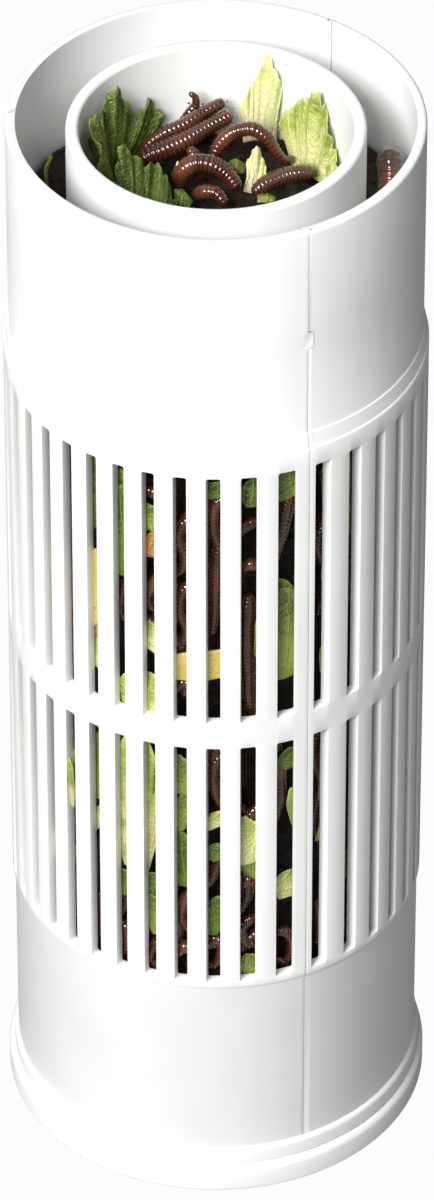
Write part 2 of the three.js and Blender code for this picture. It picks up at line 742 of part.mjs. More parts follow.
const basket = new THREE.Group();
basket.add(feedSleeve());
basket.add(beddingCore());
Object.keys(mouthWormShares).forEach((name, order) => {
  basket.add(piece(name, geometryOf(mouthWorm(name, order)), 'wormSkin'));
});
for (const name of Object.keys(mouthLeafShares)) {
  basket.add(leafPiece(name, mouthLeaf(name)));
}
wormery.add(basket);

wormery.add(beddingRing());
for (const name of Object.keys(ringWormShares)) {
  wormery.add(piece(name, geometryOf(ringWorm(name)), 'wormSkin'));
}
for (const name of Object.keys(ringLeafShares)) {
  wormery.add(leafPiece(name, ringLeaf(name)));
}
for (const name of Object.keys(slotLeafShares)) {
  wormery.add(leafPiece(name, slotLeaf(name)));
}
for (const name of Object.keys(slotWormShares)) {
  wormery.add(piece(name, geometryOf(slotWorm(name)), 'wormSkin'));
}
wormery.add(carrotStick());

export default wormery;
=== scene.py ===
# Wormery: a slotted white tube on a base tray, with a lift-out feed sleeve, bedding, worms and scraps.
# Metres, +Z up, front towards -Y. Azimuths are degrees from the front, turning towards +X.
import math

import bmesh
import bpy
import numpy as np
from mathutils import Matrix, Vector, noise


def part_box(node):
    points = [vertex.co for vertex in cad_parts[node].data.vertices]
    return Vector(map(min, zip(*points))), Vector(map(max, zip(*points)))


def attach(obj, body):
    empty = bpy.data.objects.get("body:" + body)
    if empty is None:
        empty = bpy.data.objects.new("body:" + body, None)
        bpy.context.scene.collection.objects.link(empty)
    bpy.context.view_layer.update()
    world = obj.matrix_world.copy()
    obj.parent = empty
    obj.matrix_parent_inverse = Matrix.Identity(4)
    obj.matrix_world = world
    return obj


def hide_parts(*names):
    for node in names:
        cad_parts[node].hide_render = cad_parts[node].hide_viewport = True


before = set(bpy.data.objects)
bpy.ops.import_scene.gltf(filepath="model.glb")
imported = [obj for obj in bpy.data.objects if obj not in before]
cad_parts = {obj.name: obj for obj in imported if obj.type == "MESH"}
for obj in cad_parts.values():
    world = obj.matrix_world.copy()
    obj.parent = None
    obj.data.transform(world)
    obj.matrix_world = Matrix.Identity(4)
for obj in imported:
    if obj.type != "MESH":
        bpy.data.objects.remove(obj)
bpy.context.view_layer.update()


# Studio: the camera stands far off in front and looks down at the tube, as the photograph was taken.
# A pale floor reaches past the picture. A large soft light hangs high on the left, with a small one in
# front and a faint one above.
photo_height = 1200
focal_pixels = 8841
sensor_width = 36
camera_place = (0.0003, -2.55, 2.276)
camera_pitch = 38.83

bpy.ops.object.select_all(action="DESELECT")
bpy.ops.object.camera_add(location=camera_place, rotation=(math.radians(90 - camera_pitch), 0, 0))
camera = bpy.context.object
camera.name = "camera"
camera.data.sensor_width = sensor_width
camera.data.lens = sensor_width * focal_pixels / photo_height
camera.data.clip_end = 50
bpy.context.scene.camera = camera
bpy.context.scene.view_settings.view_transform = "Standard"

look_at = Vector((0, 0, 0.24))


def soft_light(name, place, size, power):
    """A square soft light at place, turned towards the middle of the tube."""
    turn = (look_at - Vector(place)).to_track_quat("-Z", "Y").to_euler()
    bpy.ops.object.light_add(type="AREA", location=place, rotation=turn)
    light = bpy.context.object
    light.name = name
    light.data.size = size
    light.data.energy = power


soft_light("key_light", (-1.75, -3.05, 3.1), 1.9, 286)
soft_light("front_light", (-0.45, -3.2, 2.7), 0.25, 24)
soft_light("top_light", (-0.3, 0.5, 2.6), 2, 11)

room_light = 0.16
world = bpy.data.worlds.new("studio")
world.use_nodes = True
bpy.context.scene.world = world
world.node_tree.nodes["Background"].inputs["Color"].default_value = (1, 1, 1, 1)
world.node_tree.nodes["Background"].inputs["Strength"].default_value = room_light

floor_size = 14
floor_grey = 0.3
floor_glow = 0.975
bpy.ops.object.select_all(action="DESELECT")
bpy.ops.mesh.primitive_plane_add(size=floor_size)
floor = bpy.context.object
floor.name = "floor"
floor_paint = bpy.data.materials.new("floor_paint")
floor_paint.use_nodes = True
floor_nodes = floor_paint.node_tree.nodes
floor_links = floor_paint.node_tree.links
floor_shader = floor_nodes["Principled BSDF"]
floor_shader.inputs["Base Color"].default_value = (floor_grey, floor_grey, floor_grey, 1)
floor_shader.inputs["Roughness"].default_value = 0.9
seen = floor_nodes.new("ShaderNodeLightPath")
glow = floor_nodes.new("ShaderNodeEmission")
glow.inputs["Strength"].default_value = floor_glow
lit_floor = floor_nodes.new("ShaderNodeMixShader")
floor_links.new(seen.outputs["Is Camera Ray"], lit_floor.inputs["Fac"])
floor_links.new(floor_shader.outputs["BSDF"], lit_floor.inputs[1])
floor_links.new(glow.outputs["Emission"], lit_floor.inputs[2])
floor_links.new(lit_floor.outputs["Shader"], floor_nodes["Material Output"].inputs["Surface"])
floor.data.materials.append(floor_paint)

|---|

→ Exercise aim: In the listing above, locate the line with "wormery.add(beddingRing());" and the line with "for node in", then extract exactly those lines and every line between them, and nothing more.

→ Complete response:
wormery.add(beddingRing());
for (const name of Object.keys(ringWormShares)) {
  wormery.add(piece(name, geometryOf(ringWorm(name)), 'wormSkin'));
}
for (const name of Object.keys(ringLeafShares)) {
  wormery.add(leafPiece(name, ringLeaf(name)));
}
for (const name of Object.keys(slotLeafShares)) {
  wormery.add(leafPiece(name, slotLeaf(name)));
}
for (const name of Object.keys(slotWormShares)) {
  wormery.add(piece(name, geometryOf(slotWorm(name)), 'wormSkin'));
}
wormery.add(carrotStick());

export default wormery;
=== scene.py ===
# Wormery: a slotted white tube on a base tray, with a lift-out feed sleeve, bedding, worms and scraps.
# Metres, +Z up, front towards -Y. Azimuths are degrees from the front, turning towards +X.
import math

import bmesh
import bpy
import numpy as np
from mathutils import Matrix, Vector, noise


def part_box(node):
    points = [vertex.co for vertex in cad_parts[node].data.vertices]
    return Vector(map(min, zip(*points))), Vector(map(max, zip(*points)))


def attach(obj, body):
    empty = bpy.data.objects.get("body:" + body)
    if empty is None:
        empty = bpy.data.objects.new("body:" + body, None)
        bpy.context.scene.collection.objects.link(empty)
    bpy.context.view_layer.update()
    world = obj.matrix_world.copy()
    obj.parent = empty
    obj.matrix_parent_inverse = Matrix.Identity(4)
    obj.matrix_world = world
    return obj


def hide_parts(*names):
    for node in names:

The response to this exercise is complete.